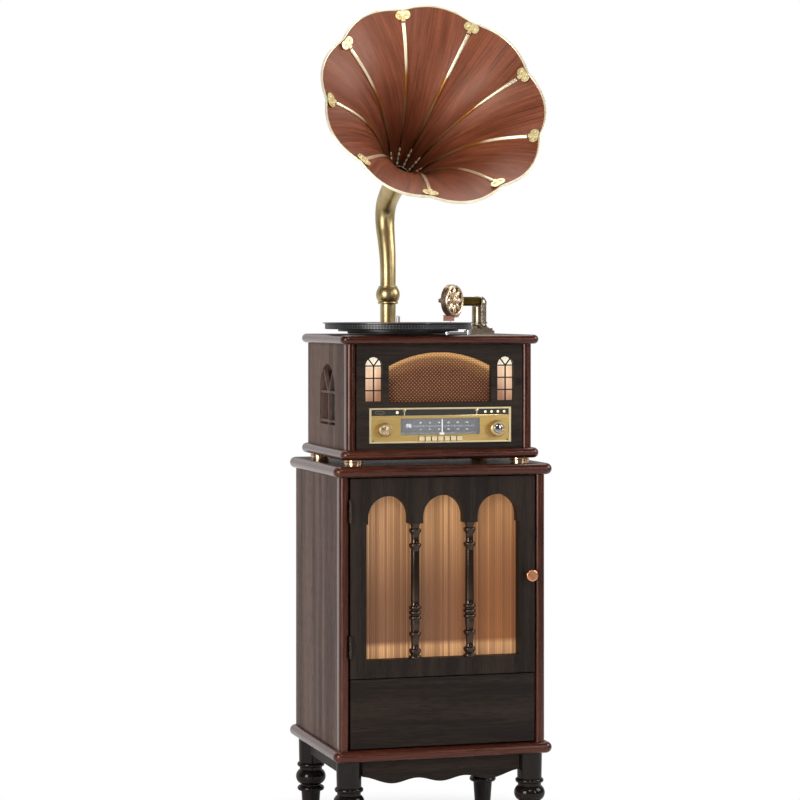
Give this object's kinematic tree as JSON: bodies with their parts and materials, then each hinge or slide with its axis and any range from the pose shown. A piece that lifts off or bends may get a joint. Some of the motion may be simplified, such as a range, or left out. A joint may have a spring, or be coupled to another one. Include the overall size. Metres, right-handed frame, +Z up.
{
  "type": "floor-standing horn gramophone",
  "caption": "Retro gramophone: a glazed-door cabinet with a drawer on turned legs, a radio housing with a turntable on it, and a tall swivelling flower horn.",
  "frame": {"origin": "on the floor, under the centre of the cabinet's plan", "axes": "+Z up; the front with the door, dial and horn mouth faces -Y; +X is to the right seen from the front"},
  "size_m": [0.4696, 0.4798, 1.6821],
  "materials": {
    "black_wood": "black open-grain lacquer, satin",
    "leg_lacquer": "glossy black-brown lacquer",
    "walnut": "grey-brown grain, satin",
    "mahogany": "dark red-brown, glossy",
    "inner_wood": "plain, matte",
    "dark_iron": "dark bronze",
    "rail_steel": "zinc plated",
    "amber_glass": "reeded, amber lit from within",
    "copper": "polished copper",
    "brass": "polished",
    "window_pane": "cream, lit from behind",
    "bronze_cloth": "woven bronze",
    "speaker_metal": "matte",
    "gold_panel": "brushed gold",
    "clear_glass": "clear",
    "pointer_paint": "cream white",
    "knob_gold": "turned, satin",
    "circuit": "solder mask",
    "socket_black": "moulded",
    "platter_black": "black with bright strobe dots",
    "vinyl": "grooved",
    "bright_steel": "polished",
    "belt_rubber": "matte",
    "bearing_brass": "machined",
    "arm_bronze": "dark antique bronze",
    "box_metal": "rose gold",
    "horn_brass": "antique satin brass",
    "petal_wood": "red-brown grain, satin",
    "pale_gold": "polished pale gold"
  },
  "bodies": {
    "cabinet": {"legs": "leg_lacquer", "aprons": "black_wood", "cabinet_base": "mahogany", "cabinet_sides": "walnut", "cabinet_shelf": "inner_wood", "cabinet_top": "mahogany", "corner_posts": "mahogany", "rear_panels": "walnut", "frame_hinges": "dark_iron", "drawer_rails": "rail_steel", "housing_feet": "brass", "housing_base": "mahogany", "housing_sides": "walnut", "housing_front": "black_wood", "housing_top": "mahogany", "window_panes": "window_pane", "speaker_cloths": "bronze_cloth", "loudspeakers": "speaker_metal", "radio_fascia": "gold_panel", "dial_glass": "clear_glass", "tuner_chassis": "rail_steel", "amplifier_board": "circuit", "power_inlet": "socket_black", "bearing_well": "bearing_brass", "drive_motor": "rail_steel", "drive_belt": "belt_rubber", "arm_base": "arm_bronze", "horn_socket": "horn_brass"},
    "door": {"door_frame": "black_wood", "door_spindles": "leg_lacquer", "door_glass": "amber_glass", "glass_frame": "black_wood", "door_hinges": "dark_iron", "door_knob": "copper"},
    "drawer": {"drawer_front": "black_wood", "drawer_box": "inner_wood"},
    "turntable": {"platter": "platter_black", "record": "vinyl", "spindle": "bright_steel"},
    "pulley": {"motor_pulley": "bearing_brass"},
    "arm_pillar": {"arm_head": "arm_bronze"},
    "arm": {"arm_tube": "arm_bronze", "sound_box": "box_metal"},
    "volume": {"volume_knob": "knob_gold"},
    "tuning": {"tuning_knob": "knob_gold"},
    "pointer": {"dial_pointer": "pointer_paint"},
    "key_1_body": {"key_1": "knob_gold"},
    "key_2_body": {"key_2": "knob_gold"},
    "key_3_body": {"key_3": "knob_gold"},
    "key_4_body": {"key_4": "knob_gold"},
    "key_5_body": {"key_5": "knob_gold"},
    "key_6_body": {"key_6": "knob_gold"},
    "key_7_body": {"key_7": "knob_gold"},
    "lever": {"start_lever": "bright_steel"},
    "horn": {"horn_collar": "horn_brass", "horn_neck": "horn_brass", "horn_petals": "petal_wood", "horn_ribs": "pale_gold", "horn_rim": "pale_gold", "horn_clasps": "pale_gold"}
  },
  "joints": [
    {"name": "door_hinge", "type": "hinge", "parent": "cabinet", "child": "door", "pos_m": [-0.189, -0.1746, 0.55], "axis": [0, 0, -1], "range_deg": [0, 110]},
    {"name": "drawer_slide", "type": "slide", "parent": "cabinet", "child": "drawer", "axis": [0, -1, 0], "range_m": [0, 0.24]},
    {"name": "turntable_spin", "type": "hinge", "parent": "cabinet", "child": "turntable", "pos_m": [-0.051, -0.03, 1.045], "axis": [0, 0, -1], "continuous": true},
    {"name": "pulley_spin", "type": "hinge", "parent": "cabinet", "child": "pulley", "pos_m": [0.04246, 0.04842, 1.03], "axis": [0, 0, -1], "continuous": true},
    {"name": "arm_swing", "type": "hinge", "parent": "cabinet", "child": "arm_pillar", "pos_m": [0.165, 0.11, 1.06], "axis": [0, 0, 1], "range_deg": [-18, 28]},
    {"name": "arm_lift", "type": "hinge", "parent": "arm_pillar", "child": "arm", "pos_m": [0.165, 0.11, 1.094], "axis": [-0.8212, 0.5707, 0], "range_deg": [0, 28]},
    {"name": "volume_turn", "type": "hinge", "parent": "cabinet", "child": "volume", "pos_m": [-0.115, -0.149, 0.844], "axis": [0, 1, 0], "range_deg": [-150, 150]},
    {"name": "tuning_turn", "type": "hinge", "parent": "cabinet", "child": "tuning", "pos_m": [0.115, -0.149, 0.844], "axis": [0, 1, 0], "range_deg": [-570, 497]},
    {"name": "pointer_slide", "type": "slide", "parent": "cabinet", "child": "pointer", "axis": [1, 0, 0], "range_m": [-0.076, 0.0662]},
    {"name": "key_1_press", "type": "slide", "parent": "cabinet", "child": "key_1_body", "axis": [0, 1, 0], "range_m": [0, 0.0025], "stiffness_N_per_m": 150},
    {"name": "key_2_press", "type": "slide", "parent": "cabinet", "child": "key_2_body", "axis": [0, 1, 0], "range_m": [0, 0.0025], "stiffness_N_per_m": 150},
    {"name": "key_3_press", "type": "slide", "parent": "cabinet", "child": "key_3_body", "axis": [0, 1, 0], "range_m": [0, 0.0025], "stiffness_N_per_m": 150},
    {"name": "key_4_press", "type": "slide", "parent": "cabinet", "child": "key_4_body", "axis": [0, 1, 0], "range_m": [0, 0.0025], "stiffness_N_per_m": 150},
    {"name": "key_5_press", "type": "slide", "parent": "cabinet", "child": "key_5_body", "axis": [0, 1, 0], "range_m": [0, 0.0025], "stiffness_N_per_m": 150},
    {"name": "key_6_press", "type": "slide", "parent": "cabinet", "child": "key_6_body", "axis": [0, 1, 0], "range_m": [0, 0.0025], "stiffness_N_per_m": 150},
    {"name": "key_7_press", "type": "slide", "parent": "cabinet", "child": "key_7_body", "axis": [0, 1, 0], "range_m": [0, 0.0025], "stiffness_N_per_m": 150},
    {"name": "start_lever_turn", "type": "hinge", "parent": "cabinet", "child": "lever", "pos_m": [0.025, -0.113, 1.03], "axis": [0, 0, -1], "range_deg": [0, 25]},
    {"name": "horn_swivel", "type": "hinge", "parent": "cabinet", "child": "horn", "pos_m": [-0.023, 0.14, 1.1], "axis": [0, 0, 1], "range_deg": [-35, 35]}
  ],
  "couplings": [
    {"joint": "pulley_spin", "follows": "turntable_spin", "ratio": 12.5},
    {"joint": "pointer_slide", "follows": "tuning_turn", "m_per_rad": 0.0076}
  ]
}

____

What is required
Reproduce every line above without error.

Task result
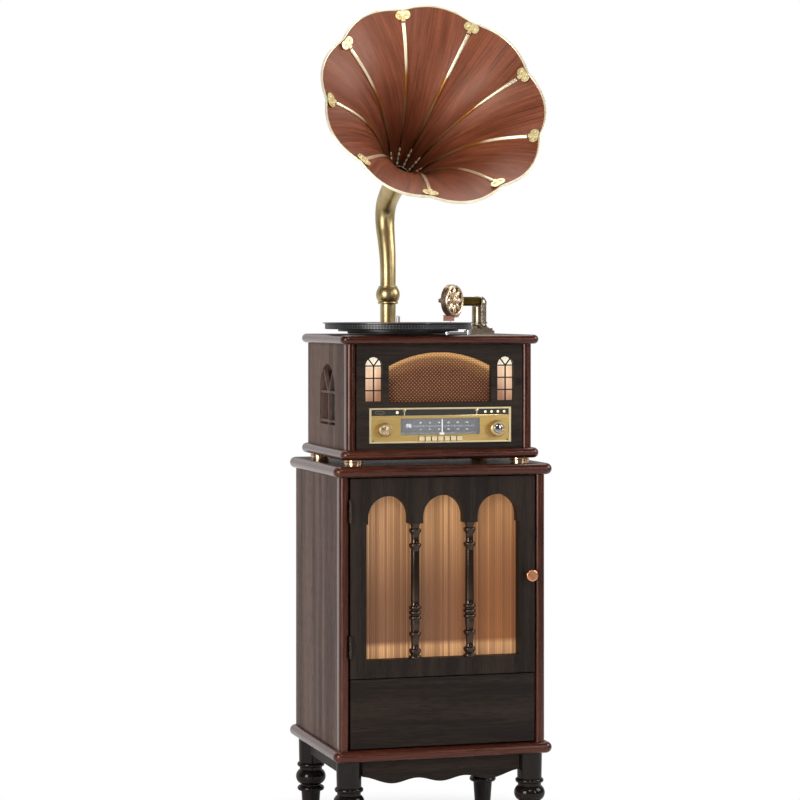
Give this object's kinematic tree as JSON: bodies with their parts and materials, then each hinge or slide with its axis and any range from the pose shown. A piece that lifts off or bends may get a joint. Some of the motion may be simplified, such as a range, or left out. A joint may have a spring, or be coupled to another one. Include the overall size. Metres, right-handed frame, +Z up.
{
  "type": "floor-standing horn gramophone",
  "caption": "Retro gramophone: a glazed-door cabinet with a drawer on turned legs, a radio housing with a turntable on it, and a tall swivelling flower horn.",
  "frame": {"origin": "on the floor, under the centre of the cabinet's plan", "axes": "+Z up; the front with the door, dial and horn mouth faces -Y; +X is to the right seen from the front"},
  "size_m": [0.4696, 0.4798, 1.6821],
  "materials": {
    "black_wood": "black open-grain lacquer, satin",
    "leg_lacquer": "glossy black-brown lacquer",
    "walnut": "grey-brown grain, satin",
    "mahogany": "dark red-brown, glossy",
    "inner_wood": "plain, matte",
    "dark_iron": "dark bronze",
    "rail_steel": "zinc plated",
    "amber_glass": "reeded, amber lit from within",
    "copper": "polished copper",
    "brass": "polished",
    "window_pane": "cream, lit from behind",
    "bronze_cloth": "woven bronze",
    "speaker_metal": "matte",
    "gold_panel": "brushed gold",
    "clear_glass": "clear",
    "pointer_paint": "cream white",
    "knob_gold": "turned, satin",
    "circuit": "solder mask",
    "socket_black": "moulded",
    "platter_black": "black with bright strobe dots",
    "vinyl": "grooved",
    "bright_steel": "polished",
    "belt_rubber": "matte",
    "bearing_brass": "machined",
    "arm_bronze": "dark antique bronze",
    "box_metal": "rose gold",
    "horn_brass": "antique satin brass",
    "petal_wood": "red-brown grain, satin",
    "pale_gold": "polished pale gold"
  },
  "bodies": {
    "cabinet": {"legs": "leg_lacquer", "aprons": "black_wood", "cabinet_base": "mahogany", "cabinet_sides": "walnut", "cabinet_shelf": "inner_wood", "cabinet_top": "mahogany", "corner_posts": "mahogany", "rear_panels": "walnut", "frame_hinges": "dark_iron", "drawer_rails": "rail_steel", "housing_feet": "brass", "housing_base": "mahogany", "housing_sides": "walnut", "housing_front": "black_wood", "housing_top": "mahogany", "window_panes": "window_pane", "speaker_cloths": "bronze_cloth", "loudspeakers": "speaker_metal", "radio_fascia": "gold_panel", "dial_glass": "clear_glass", "tuner_chassis": "rail_steel", "amplifier_board": "circuit", "power_inlet": "socket_black", "bearing_well": "bearing_brass", "drive_motor": "rail_steel", "drive_belt": "belt_rubber", "arm_base": "arm_bronze", "horn_socket": "horn_brass"},
    "door": {"door_frame": "black_wood", "door_spindles": "leg_lacquer", "door_glass": "amber_glass", "glass_frame": "black_wood", "door_hinges": "dark_iron", "door_knob": "copper"},
    "drawer": {"drawer_front": "black_wood", "drawer_box": "inner_wood"},
    "turntable": {"platter": "platter_black", "record": "vinyl", "spindle": "bright_steel"},
    "pulley": {"motor_pulley": "bearing_brass"},
    "arm_pillar": {"arm_head": "arm_bronze"},
    "arm": {"arm_tube": "arm_bronze", "sound_box": "box_metal"},
    "volume": {"volume_knob": "knob_gold"},
    "tuning": {"tuning_knob": "knob_gold"},
    "pointer": {"dial_pointer": "pointer_paint"},
    "key_1_body": {"key_1": "knob_gold"},
    "key_2_body": {"key_2": "knob_gold"},
    "key_3_body": {"key_3": "knob_gold"},
    "key_4_body": {"key_4": "knob_gold"},
    "key_5_body": {"key_5": "knob_gold"},
    "key_6_body": {"key_6": "knob_gold"},
    "key_7_body": {"key_7": "knob_gold"},
    "lever": {"start_lever": "bright_steel"},
    "horn": {"horn_collar": "horn_brass", "horn_neck": "horn_brass", "horn_petals": "petal_wood", "horn_ribs": "pale_gold", "horn_rim": "pale_gold", "horn_clasps": "pale_gold"}
  },
  "joints": [
    {"name": "door_hinge", "type": "hinge", "parent": "cabinet", "child": "door", "pos_m": [-0.189, -0.1746, 0.55], "axis": [0, 0, -1], "range_deg": [0, 110]},
    {"name": "drawer_slide", "type": "slide", "parent": "cabinet", "child": "drawer", "axis": [0, -1, 0], "range_m": [0, 0.24]},
    {"name": "turntable_spin", "type": "hinge", "parent": "cabinet", "child": "turntable", "pos_m": [-0.051, -0.03, 1.045], "axis": [0, 0, -1], "continuous": true},
    {"name": "pulley_spin", "type": "hinge", "parent": "cabinet", "child": "pulley", "pos_m": [0.04246, 0.04842, 1.03], "axis": [0, 0, -1], "continuous": true},
    {"name": "arm_swing", "type": "hinge", "parent": "cabinet", "child": "arm_pillar", "pos_m": [0.165, 0.11, 1.06], "axis": [0, 0, 1], "range_deg": [-18, 28]},
    {"name": "arm_lift", "type": "hinge", "parent": "arm_pillar", "child": "arm", "pos_m": [0.165, 0.11, 1.094], "axis": [-0.8212, 0.5707, 0], "range_deg": [0, 28]},
    {"name": "volume_turn", "type": "hinge", "parent": "cabinet", "child": "volume", "pos_m": [-0.115, -0.149, 0.844], "axis": [0, 1, 0], "range_deg": [-150, 150]},
    {"name": "tuning_turn", "type": "hinge", "parent": "cabinet", "child": "tuning", "pos_m": [0.115, -0.149, 0.844], "axis": [0, 1, 0], "range_deg": [-570, 497]},
    {"name": "pointer_slide", "type": "slide", "parent": "cabinet", "child": "pointer", "axis": [1, 0, 0], "range_m": [-0.076, 0.0662]},
    {"name": "key_1_press", "type": "slide", "parent": "cabinet", "child": "key_1_body", "axis": [0, 1, 0], "range_m": [0, 0.0025], "stiffness_N_per_m": 150},
    {"name": "key_2_press", "type": "slide", "parent": "cabinet", "child": "key_2_body", "axis": [0, 1, 0], "range_m": [0, 0.0025], "stiffness_N_per_m": 150},
    {"name": "key_3_press", "type": "slide", "parent": "cabinet", "child": "key_3_body", "axis": [0, 1, 0], "range_m": [0, 0.0025], "stiffness_N_per_m": 150},
    {"name": "key_4_press", "type": "slide", "parent": "cabinet", "child": "key_4_body", "axis": [0, 1, 0], "range_m": [0, 0.0025], "stiffness_N_per_m": 150},
    {"name": "key_5_press", "type": "slide", "parent": "cabinet", "child": "key_5_body", "axis": [0, 1, 0], "range_m": [0, 0.0025], "stiffness_N_per_m": 150},
    {"name": "key_6_press", "type": "slide", "parent": "cabinet", "child": "key_6_body", "axis": [0, 1, 0], "range_m": [0, 0.0025], "stiffness_N_per_m": 150},
    {"name": "key_7_press", "type": "slide", "parent": "cabinet", "child": "key_7_body", "axis": [0, 1, 0], "range_m": [0, 0.0025], "stiffness_N_per_m": 150},
    {"name": "start_lever_turn", "type": "hinge", "parent": "cabinet", "child": "lever", "pos_m": [0.025, -0.113, 1.03], "axis": [0, 0, -1], "range_deg": [0, 25]},
    {"name": "horn_swivel", "type": "hinge", "parent": "cabinet", "child": "horn", "pos_m": [-0.023, 0.14, 1.1], "axis": [0, 0, 1], "range_deg": [-35, 35]}
  ],
  "couplings": [
    {"joint": "pulley_spin", "follows": "turntable_spin", "ratio": 12.5},
    {"joint": "pointer_slide", "follows": "tuning_turn", "m_per_rad": 0.0076}
  ]
}